The new facility will include as gymnasium, swimming pool, hydrotherapy suite, cryotherapy suite, offices for all the support staff in the first team operation, a tactics room for video analysis and catering facilities for staff and players, with views out onto the pristine training pitches. It will be arguably the best facility in the EFL and go up against what clubs can offer in the top flight.

The demand has been pressing because of Stoke’s commitment to running a Category One academy. The evolution of youth set-ups over the last decade has seen the number of full-time staff rocket since Clayton Wood was designed for an initial £4m in 2009, with a couple of extensions since then at £1.5m and £1m each.

Smith said: “I don’t think we’ve made any secret of the fact we want to get back into the Premier League.
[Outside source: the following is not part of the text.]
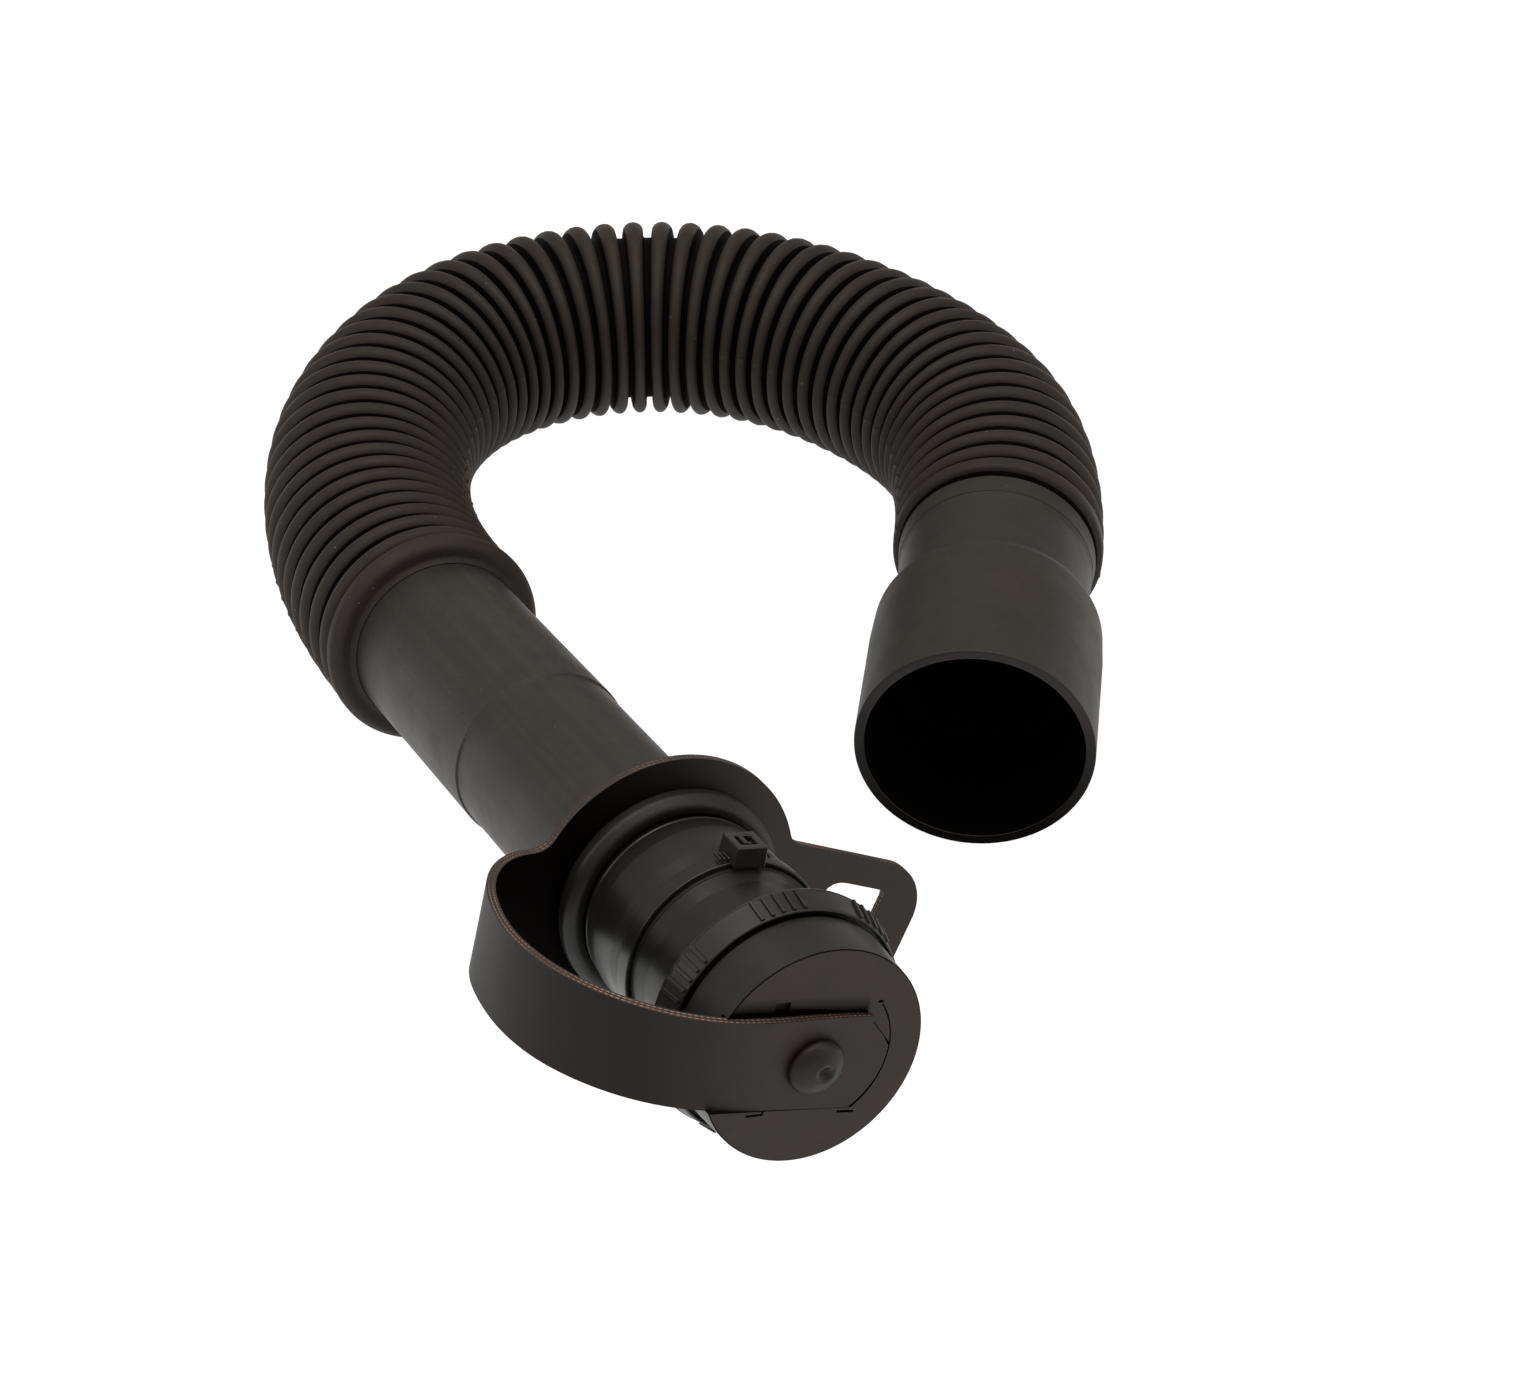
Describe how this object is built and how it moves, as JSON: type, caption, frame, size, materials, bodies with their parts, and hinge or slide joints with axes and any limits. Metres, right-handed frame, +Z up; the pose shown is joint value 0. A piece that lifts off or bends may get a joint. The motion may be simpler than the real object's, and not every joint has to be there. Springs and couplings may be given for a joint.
{
  "type": "corrugated hose assembly",
  "caption": "Wide corrugated rubber hose in a C, flared socket at one end, smooth spout with tied neck and a screw cap held on a riveted strap at the other.",
  "frame": {"origin": "centre of the bounding box at the floor the hose lies on", "axes": "+Z up off the floor; -Y is the way the socket's mouth opens; +X from the spout's root towards the socket"},
  "size_m": [0.2588, 0.4332, 0.0923],
  "materials": {
    "hose_rubber": "matte",
    "smooth_rubber": "satin",
    "strap_rubber": "satin, fabric plies in the cut edges",
    "black_plastic": "satin gloss",
    "tie_nylon": "satin",
    "gasket_rubber": "matte",
    "washer_steel": "plain"
  },
  "bodies": {
    "socket_end": {"corrugated_hose": "hose_rubber", "socket_band": "smooth_rubber", "socket_cuff": "smooth_rubber"},
    "spout_end": {"hose_end_ring": "hose_rubber", "spout_tube": "smooth_rubber", "spout_sleeve": "smooth_rubber", "spout_neck": "black_plastic", "cable_tie": "tie_nylon", "tether_strap": "strap_rubber"},
    "cap_core": {"cap_disc": "black_plastic", "cap_gasket": "gasket_rubber", "strap_rivet": "black_plastic", "rivet_washer": "washer_steel"},
    "cap_grip": {"grip_ring": "black_plastic", "retaining_ring": "black_plastic"}
  },
  "joints": [
    {"name": "hose_flex", "type": "hinge", "parent": "socket_end", "child": "spout_end", "pos_m": [-0.01, 0.185, 0.031], "axis": [0, 0, -1], "range_deg": [-5, 25], "stiffness_Nm_per_rad": 2, "deforming": ["corrugated_hose"]},
    {"name": "cap_lift", "type": "slide", "parent": "spout_end", "child": "cap_core", "axis": [0.5622, -0.8195, 0.1109], "range_m": [0, 0.008], "deforming": ["tether_strap"]},
    {"name": "cap_turn", "type": "hinge", "parent": "cap_core", "child": "cap_grip", "pos_m": [0.05981, -0.18108, 0.05994], "axis": [0.5622, -0.8195, 0.1109], "range_deg": [0, 720]}
  ],
  "couplings": [
    {"joint": "cap_turn", "follows": "cap_lift", "rad_per_m": 1570.7}
  ]
}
We spent 10 years there but we’ve been out of it for a while now and we’re very keen to get back up there. I think other clubs have invested heavily in facilities in the Premier League and we want to make ourselves ready for the transition before we get in there.

“I’ve been with the club now for a long time and when I first arrived we had portacabins on this site to support the first team. One of my first jobs was to develop the building we have on the property now but we’ve outgrown that facility. We need somewhere to accommodate first team, academy and women’s team operations.

“When the Premier League’s Elite Player Performance Plan rules came into being we had to extend our existing pavilion having only finished it two years previously. We found that we needed to have more staff to qualify for category one academy and part of the requirement for this new building is so that we can sustain that so we’re not so overcrowded in the facility we have at the moment. It gives people space to breathe and hopefully improve their working environment so we can do better overall.”

An artist's impression of the new Stoke City facility, right, which will take shape at Clayton Wood, as seen from the training pitches.
An artist's impression of the new Stoke City facility, right, which will take shape at Clayton Wood, as seen from the training pitches. -Credit:Stoke City

This project was on a long list of schemes put forward in 2021 when Smith and chairman John Coates drew up a five-year investment plan. A catalogue of improvements since then has also included the redevelopment of Delilah’s bar into Ricardo’s, launching a fan zone behind the Boothen End, introducing safe standing into the south stand and relocating the away end. Suites and concourses have been made over and seating replaced.

But there is no sign of slowing down.

Smith said: “We’re now into year four but I’ve already put together plans that will go into year seven and it will become a rolling plan. It’s not about just getting to that point in time and then stop. Through the course of this year I will be looking ahead even further at what we are going to do next because, financially, you need to plan.

“The five-year plan was initially projected at £20m. That turned to £30m and now we’re tending to run at £5m-6m each year investment (in infrastructure). You have lumps, peaks and troughs but that’s the average. This is a significant investment here. It’s part of a wide project taking in refurbishment and all in all we’ll be spending £12m down here.

“I would hope that our supporters will see it as a commitment from the owners that we want to get back to where we feel we belong.”